Reproduce the section of the listing that begins at the line containing "bpy.context.scene.collection.children.link(collection)" and finishes at the line containing "import math". Include both end lines and nothing beyond them.

>> start Data provided

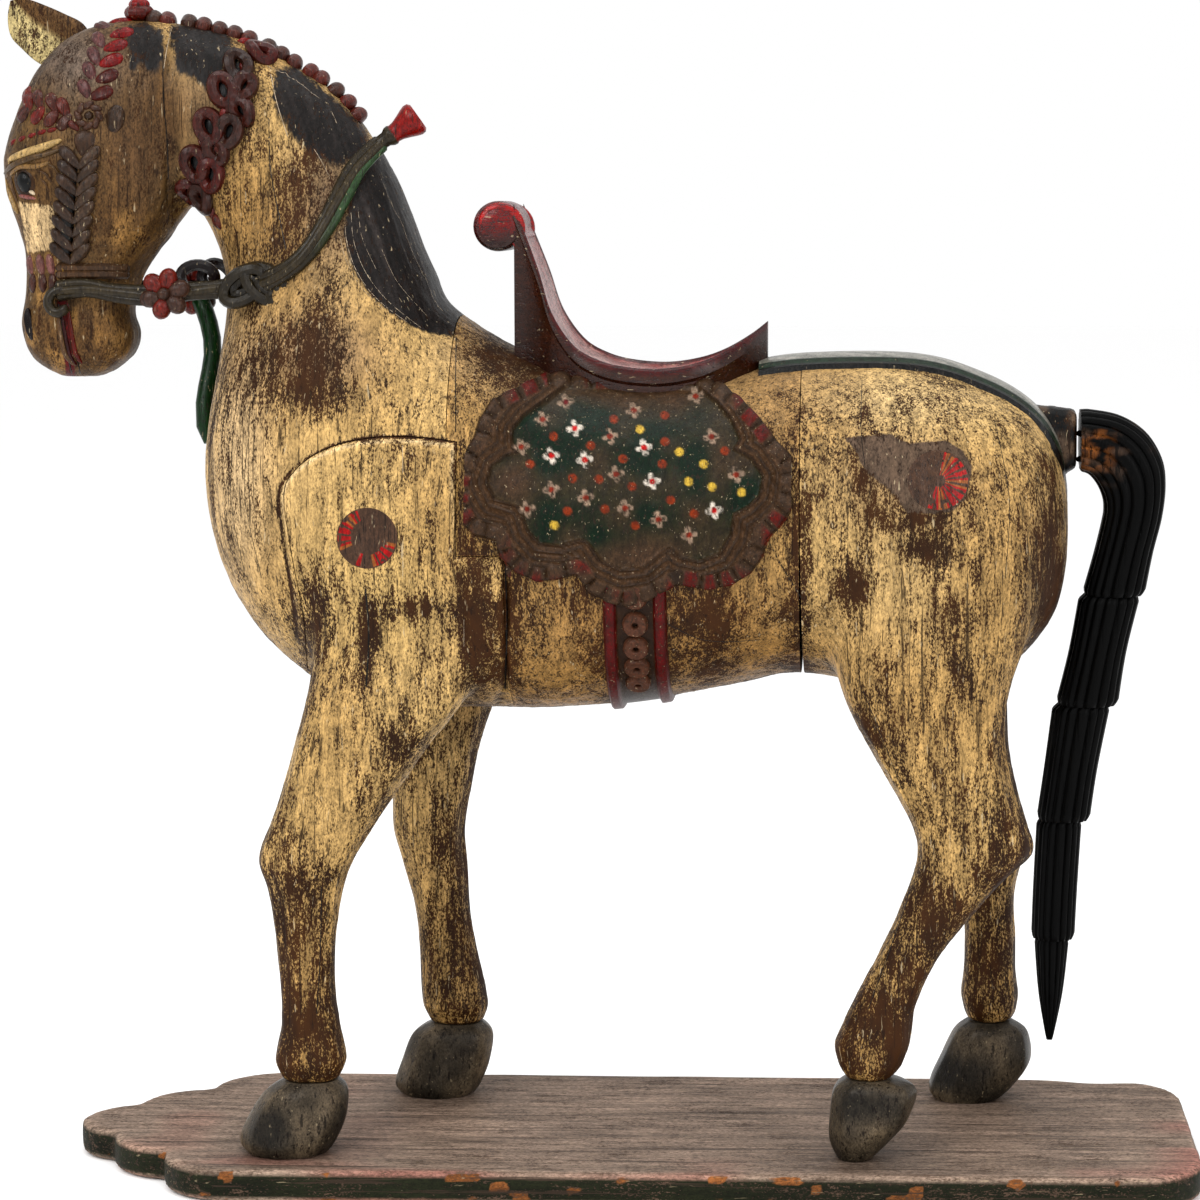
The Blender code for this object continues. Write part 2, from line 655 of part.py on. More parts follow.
def forehand(collection):
    """Head, neck and chest with everything carved on them, without the shoulder panels."""
    shell = loft("forehand", body_rings(), collection)
    between(shell, -HORSE_HEIGHT, FRONT_SEAM_X * MM - SEAM_GAP / 2, collection)
    bm = bmesh.new()
    bm.from_mesh(shell.data)
    tree = BVHTree.FromBMesh(bm)
    bm.free()
    for side in (-1, 1):
        combine(shell, shoulder_prism(side, SEAM_GAP, collection), "DIFFERENCE")
        combine(shell, mouth_slit(side, collection), "DIFFERENCE")
    combine(shell, bridle_beads(tree, collection), "UNION")
    for side in (-1, 1):
        for phase in (0, math.pi):
            combine(shell, neck_braid_strand(tree, side, phase, collection), "UNION")
        brow = [on_side(tree, p.x, p.y, side)[0] for p in spaced(BROW_ROUTE, BROW_POINTS)]
        combine(shell, tube("brow", brow, BROW_RADIUS * MM, collection, rounding=0), "UNION")
        for route, count in BRAIDS:
            combine(shell, braid(tree, route, count, side, collection), "UNION")
        combine(shell, rein(tree, side, collection), "UNION")
    combine(shell, ear(collection), "UNION")
    return shell


def foreleg(name, stations, hoof, side, collection):
    """A foreleg with its shoulder panel, which fills its pocket in the body flush with the surface."""
    panel = loft(name, body_rings(), collection)
    combine(panel, shoulder_prism(side, 0, collection), "INTERSECT")
    return combine(panel, leg(name + "_limb", stations, hoof, side, collection), "UNION")


def cloth_outline(inset, grow=0.0):
    """The saddle cloth's lobed outline in metres: round its middle, the outermost lobe in each direction."""
    points = []
    steps = 2 * CLOTH_SCALLOPS
    for k in range(steps):
        angle = 2 * math.pi * k / steps
        direction = Vector((math.cos(angle), math.sin(angle)))
        reach = 0
        for x, z, radius in CLOTH_LOBES:
            to_lobe = Vector((x, z)) - Vector(CLOTH_MIDDLE)
            ahead = to_lobe.dot(direction)
            inside = radius ** 2 - (to_lobe.length ** 2 - ahead ** 2)
            if inside > 0:
                reach = max(reach, ahead + math.sqrt(inside))
        scallop = SCALLOP_DEPTH * (k % 2) if not inset else 0
        place = Vector(CLOTH_MIDDLE) + direction * (reach - inset - scallop)
        points.append((place.x, min(place.y, CLOTH_TOP - inset * 0.5)))
    outline = [(on_figure(x, 0, z).x, on_figure(x, 0, z).z) for x, z in points]
    return offset_outline(outline, grow) if grow else outline


def cloth(grow, collection):
    """The saddle cloth's border as a solid that stands proud of the barrel."""
    shell = loft("cloth", body_rings(CLOTH_RELIEF + grow), collection)
    reach = BOARD_WIDTH
    return combine(shell, prism("cloth_edge", cloth_outline(0, grow), -reach, reach, collection), "INTERSECT")


def girth(collection):
    """The girth strap round the belly with its row of discs."""
    shell = loft("girth", body_rings(GIRTH_RELIEF), collection)
    between(shell, GIRTH_FRONT_X * MM, GIRTH_BACK_X * MM, collection)
    top = on_figure(0, 0, GIRTH_TOP).z
    reach = HORSE_HEIGHT
    below = box("girth_top", Vector((-reach, -reach, 0)), Vector((reach, reach, top)), collection)
    return combine(shell, below, "INTERSECT")


def croup_strap(first_x, last_x, collection):
    """The raised strap along the croup, between two x values in metres."""
    shell = loft("croup_strap", body_rings(CROUP_STRAP_RELIEF), collection)
    between(shell, first_x, last_x, collection)
    half, reach = CROUP_STRAP_HALF_WIDTH * MM, HORSE_HEIGHT
    low = on_figure(0, 0, CROUP_STRAP_LOW).z
    return combine(shell, box("strap_edge", Vector((-reach, -half, low)), Vector((reach, half, 2 * reach)),
                              collection), "INTERSECT")


def barrel(collection):
    """The middle block with the saddle cloth, girth and croup strap carved on it."""
    start, end = FRONT_SEAM_X * MM + SEAM_GAP / 2, REAR_SEAM_X * MM
    result = loft("barrel", body_rings(), collection)
    field = prism("field", cloth_outline(CLOTH_BORDER), -BOARD_WIDTH, BOARD_WIDTH, collection)
    combine(field, loft("field_floor", body_rings(CLOTH_FIELD_RELIEF), collection), "DIFFERENCE")
    border = combine(cloth(0, collection), field, "DIFFERENCE")
    combine(result, border, "UNION")
    combine(result, girth(collection), "UNION")
    combine(result, croup_strap(CROUP_STRAP_FRONT_X * MM, 2 * end, collection), "UNION")
    between(result, start, end, collection)
    for side in (-1, 1):
        combine(result, shoulder_prism(side, SEAM_GAP, collection), "DIFFERENCE")
    return result


def hindquarters(collection):
    """The rear block with both hind legs, the croup strap and the dock stub."""
    start = REAR_SEAM_X * MM + SEAM_GAP / 2
    result = loft("hindquarters", body_rings(), collection)
    combine(result, croup_strap(start / 2, HORSE_HEIGHT, collection), "UNION")
    rings = [section(on_figure(a, 0, b), on_figure(c, 0, d), w * MM, 0, DOCK_SIDES, DOCK_ROUNDNESS)
             for a, b, c, d, w in DOCK_STUB]
    combine(result, loft("stub", rings, collection), "UNION")
    combine(result, leg("near_hind", NEAR_HIND_LEG, NEAR_HIND_HOOF, -1, collection), "UNION")
    combine(result, leg("far_hind", FAR_HIND_LEG, FAR_HIND_HOOF, 1, collection), "UNION")
    top, foot, front = 2 * HORSE_HEIGHT, on_figure(0, 0, 0).z, -HORSE_HEIGHT
    middle = on_figure(0, 0, REAR_SEAM_OPENS_AT).z
    wedge = [(front, top), (start, top), (start, middle), (start + 2 * REAR_SEAM_OPENING, foot), (front, foot)]
    return combine(result, prism("slit", wedge, -BOARD_WIDTH, BOARD_WIDTH, collection), "DIFFERENCE")


def saddle(collection):
    """The carved seat: a high pommel with a scroll, a hollow seat and a pointed back, cut to fit the back."""
    rings = []
    for x, height, half_width in SADDLE:
        edge = on_figure(x, 0, height).z
        low = on_figure(x, 0, SADDLE_FOOT).z
        w, lean = half_width * MM, 0.9 * half_width * MM
        dish, lip = edge - SEAT_DISH * MM, edge - SEAT_EDGE * MM
        across = ((-w, edge), (-0.5 * w, dish), (0.5 * w, dish), (w, edge),
                  (w, lip), (lean, low), (-lean, low), (-w, lip))
        rings.append([Vector((x * MM, y, z)) for y, z in across])
    result = loft("saddle", rings, collection)
    for grown, edge in ((FIT_GAP, None), (CLOTH_RELIEF + FIT_GAP, cloth_outline(0, FIT_GAP))):
        seat = loft("back", body_rings(grown), collection)
        if edge:
            combine(seat, prism("edge", edge, -BOARD_WIDTH, BOARD_WIDTH, collection), "INTERSECT")
        combine(result, seat, "DIFFERENCE")
    bm = bmesh.new()
    turn = Matrix.Rotation(math.pi / 2, 4, "X")
    turn.translation = on_figure(SCROLL_CENTRE[0], 0, SCROLL_CENTRE[1])
    bmesh.ops.create_cone(bm, cap_ends=True, segments=SCROLL_SIDES, radius1=SCROLL_RADIUS * MM,
                          radius2=SCROLL_RADIUS * MM, depth=2 * SCROLL_HALF_WIDTH * MM, matrix=turn)
    combine(result, mesh_object("scroll", bm, collection), "UNION")
    outline = [(on_figure(x, 0, z).x, on_figure(x, 0, z).z) for x, z in SCROLL_ROOT]
    half = SCROLL_ROOT_HALF_WIDTH * MM
    return combine(result, prism("scroll_root", outline, -half, half, collection), "UNION")


def tail(collection):
    """The fluted tail in stepped tiers, with the two pins that cross its slit."""
    rings = []
    for tier in TAIL_TIERS:
        for top_x, top_z, low_x, low_z, half_width in tier:
            top, bottom = on_figure(top_x, 0, top_z), on_figure(low_x, 0, low_z)
            rings.append(section(top, bottom, half_width * MM, 0, 2 * TAIL_FLUTES, TAIL_ROUNDNESS,
                                 FLUTE_DEPTH))
    result = loft("tail", rings, collection)
    face = rings[0][0].x
    for height in TAIL_PIN_HEIGHTS:
        middle = on_figure(0, 0, height).z
        start, end = face - TAIL_SLIT + 2 * FIT_GAP, face + TAIL_PIN_HOLD * MM
        points = [Vector((start, 0, middle)), Vector((end, 0, middle))]
        combine(result, tube("pin", points, TAIL_PIN_RADIUS * MM, collection), "UNION")
    return result


def board_outline():
    """The board's outline in plan: three lobes a side at the front, round corners at the back."""
    half, front, back = BOARD_WIDTH / 2, -BOARD_LENGTH / 2, BOARD_LENGTH / 2
    depth = BOARD_CUSPS[0][0] * BOARD_WIDTH
    first = Vector((front + depth, -BOARD_CUSPS[0][1] * half))
    right = arc(first, Vector((first.x, -first.y)), depth, 12)[6:]
    last = Vector((first.x, -first.y))
    for x, y in BOARD_CUSPS[1:]:
        corner = Vector((front + x * BOARD_WIDTH, y * half))
        right += arc(last, corner, LOBE_RISE * (corner - last).length, 6)[1:]
        last = corner
    radius = BOARD_CORNER_RADIUS
    for k in range(7):
        angle = math.pi / 2 * (1 - k / 6)
        right.append(Vector((back - radius * (1 - math.cos(angle)), half - radius * (1 - math.sin(angle)))))
    left = [Vector((p.x, -p.y)) for p in reversed(right) if p.y > 1e-6]
    return right + left


def arc(start, end, rise, steps):
    """Points of the arc from start to end that bulges to the left of its run by rise."""
    chord = end - start
    half = chord.length / 2
    radius = (half ** 2 + rise ** 2) / (2 * rise)
    out = Vector((-chord.y, chord.x)).normalized()
    centre = (start + end) / 2 + out * (rise - radius)
    sweep = math.asin(min(1, half / radius))
    if rise > half:
        sweep = math.pi - sweep
    along = chord.normalized()
    return [
        centre + out * radius * math.cos(a) + along * radius * math.sin(a)
        for a in (sweep * (2 * k / steps - 1) for k in range(steps + 1))
    ]


def base_board(collection):
    bm = bmesh.new()
    face = bm.faces.new([bm.verts.new((p.x, p.y, 0)) for p in board_outline()])
    top = bmesh.ops.extrude_face_region(bm, geom=[face])["geom"]
    moved = [v for v in top if isinstance(v, bmesh.types.BMVert)]
    bmesh.ops.translate(bm, vec=(0, 0, BOARD_THICKNESS), verts=moved)
    board = mesh_object("base_board", bm, collection)
    bevel = board.modifiers.new("worn edges", "BEVEL")
    bevel.width = BOARD_EDGE_BEVEL
    bevel.segments = 1
    bevel.limit_method = "ANGLE"
    bevel.angle_limit = math.radians(60)
    return board


def merge_flat_faces(obj):
    """Takes out the points that Booleans leave within flat faces."""
    bm = bmesh.new()
    bm.from_mesh(obj.data)
    bmesh.ops.dissolve_limit(bm, angle_limit=FLAT_ANGLE, verts=bm.verts, edges=bm.edges)
    bmesh.ops.triangulate(bm, faces=bm.faces)
    mesh = obj.data.copy()
    bm.to_mesh(mesh)
    bm.free()
    if is_closed(mesh):
        obj.data = mesh


def finish(obj):
    """Gives a piece its own material, and shades its round forms smooth."""
    merge_flat_faces(obj)
    colour, roughness = COLOURS[obj.name]
    material = bpy.data.materials.new(obj.name + "_wood")
    material.use_nodes = True
    shader = material.node_tree.nodes["Principled BSDF"]
    shader.inputs["Base Color"].default_value = (*colour, 1)
    shader.inputs["Roughness"].default_value = roughness
    shader.inputs["Metallic"].default_value = 0
    obj.data.materials.clear()
    obj.data.materials.append(material)
    obj.data.shade_smooth()
    obj.data.set_sharp_from_angle(angle=SHARP_ANGLE)


def main():
    clear_scene()
    collection = bpy.data.collections.new("painted_wooden_horse")
    bpy.context.scene.collection.children.link(collection)
    pieces = [
        base_board(collection),
        forehand(collection),
        barrel(collection),
        hindquarters(collection),
        foreleg("foreleg_left", NEAR_FORELEG, NEAR_FORE_HOOF, -1, collection),
        foreleg("foreleg_right", FAR_FORELEG, FAR_FORE_HOOF, 1, collection),
        saddle(collection),
        tail(collection),
    ]
    for piece in pieces:
        finish(piece)


main()
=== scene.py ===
"""The painted wooden horse, dressed: carved surfaces, braids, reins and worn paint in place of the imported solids.

Ornaments and patches of paint are placed by where they are seen in one view of the left side, from the point
SIGHT: u to the right and v down, where the view is 1200 units wide. The right side takes them mirrored.
"""

import math

import bmesh
import bpy
import numpy as np
from mathutils import Matrix, Vector
from mathutils.bvhtree import BVHTree


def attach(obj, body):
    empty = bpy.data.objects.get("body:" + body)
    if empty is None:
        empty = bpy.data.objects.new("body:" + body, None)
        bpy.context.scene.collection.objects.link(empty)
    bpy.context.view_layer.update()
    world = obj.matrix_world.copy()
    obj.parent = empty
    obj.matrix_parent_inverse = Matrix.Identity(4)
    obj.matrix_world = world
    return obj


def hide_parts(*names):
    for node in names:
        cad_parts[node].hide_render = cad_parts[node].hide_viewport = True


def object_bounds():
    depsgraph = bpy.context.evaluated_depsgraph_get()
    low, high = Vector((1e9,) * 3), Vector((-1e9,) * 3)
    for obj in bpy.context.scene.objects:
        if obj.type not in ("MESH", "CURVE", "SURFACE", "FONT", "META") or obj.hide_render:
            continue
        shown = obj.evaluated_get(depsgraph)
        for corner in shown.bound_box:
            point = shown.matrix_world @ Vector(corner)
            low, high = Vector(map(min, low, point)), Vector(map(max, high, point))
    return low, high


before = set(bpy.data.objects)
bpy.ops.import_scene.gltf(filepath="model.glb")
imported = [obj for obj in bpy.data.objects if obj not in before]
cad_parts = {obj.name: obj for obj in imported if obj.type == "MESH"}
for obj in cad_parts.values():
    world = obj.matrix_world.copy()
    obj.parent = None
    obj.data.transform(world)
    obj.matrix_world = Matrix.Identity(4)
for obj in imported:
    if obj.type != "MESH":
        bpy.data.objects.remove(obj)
cad_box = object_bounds()

# The view that places are written in: its point, the u and v straight ahead of it, and units per metre at 1 m
SIGHT = np.array((0.389, -4.9, 1.42))
SIGHT_U, SIGHT_V, SIGHT_LENGTH = 945, 20, 3920

MM = 0.001
DECK = 0.0404  # the board's top, with the fit gap
TINY, FAR = 1e-9, 1e9
VOXEL = 0.0038  # the mesh size of the carved figure
SEAM = 0.0012  # the gap between the figure's blocks
# A colour read off the lit figure less SHEEN, the light that a satin face throws back, and divided by STUDIO,
# the light on a face turned to the camera, is the paint's own.
STUDIO = 1.5
SHEEN = 0.013
BODY_ROUNDNESS = 2.3  # of the body's cross sections, where 2 is an ellipse
BODY_PITCH = 12
BODY_SIDES = 96
LEG_SIDES = 40

# All stations are in millimetres above the board's top, as the solids have them.
# The body's sections, from rump to muzzle: upper point x, z, lower point x, z, half width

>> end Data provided

→ **Answer to this task**
    bpy.context.scene.collection.children.link(collection)
    pieces = [
        base_board(collection),
        forehand(collection),
        barrel(collection),
        hindquarters(collection),
        foreleg("foreleg_left", NEAR_FORELEG, NEAR_FORE_HOOF, -1, collection),
        foreleg("foreleg_right", FAR_FORELEG, FAR_FORE_HOOF, 1, collection),
        saddle(collection),
        tail(collection),
    ]
    for piece in pieces:
        finish(piece)


main()
=== scene.py ===
"""The painted wooden horse, dressed: carved surfaces, braids, reins and worn paint in place of the imported solids.

Ornaments and patches of paint are placed by where they are seen in one view of the left side, from the point
SIGHT: u to the right and v down, where the view is 1200 units wide. The right side takes them mirrored.
"""

import math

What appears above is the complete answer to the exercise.